Financial markets on Tuesday stepped up pressure on
Spain after ratings agency Moody's downgraded its position on the
long-term debt and deposit ratings for 28 Spanish banks.
Spain sold $3.85 billion of government bonds at rising interest rates. Three-month bonds fetched a yield of 2.5 percent, thrice as high as in the previous auction in May, while the yield for six-month bonds nearly doubled to 3.4 percent.
Spanish banks suffered losses on the Madrid stock exchange. The yield for Spanish 10-year bonds went up to 6.69 from 6.61 percent, with the risk premium measuring the difference between German and Spanish bonds rose slightly to 518 basis points.
Moody's overnight downgraded 28 Spanish banks by one to four notches, some of them to speculative level, citing Spain's reduced creditworthiness and the banks' exposure to a real estate crash.

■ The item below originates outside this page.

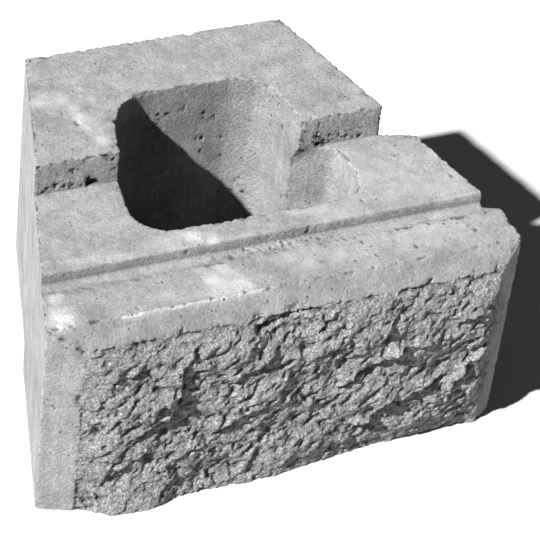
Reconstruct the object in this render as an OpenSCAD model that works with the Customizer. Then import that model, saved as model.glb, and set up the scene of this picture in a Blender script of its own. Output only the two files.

The downgrade came just hours after Spain had applied for a eurozone rescue for its banks. The eurozone has pledged up to 100 billion euros, though independent auditors put the need at a maximum of 62 billion euros.
Markets were maintaining "exaggerated" pressure on Spanish debt and on its banks, European Competition Commissioner Joaquin Almunia said in the northern city of Santander. He expressed confidence that the situation would calm down once the details of the bank rescue became known.
Banks receiving aid will have to present restructuring plans and may need to shed problematic assets, Economy Minister Luis de Guindos said. The government has already ordered banks to place toxic real estate assets in liquidation societies.
De Guindos said the eurozone would only set conditions for banks, though the European authorities will also continue "supervising" Spain's economic and fiscal policy, aimed at trimming the 8.9-percent budget deficit.
Eurozone leaders will pressure Spain to: raise value-added tax; raise retirement age earlier than planned; and cede to Brussels some of the powers of the Bank of Spain and of the stock market watchdog CNMV, the daily El Pais reported.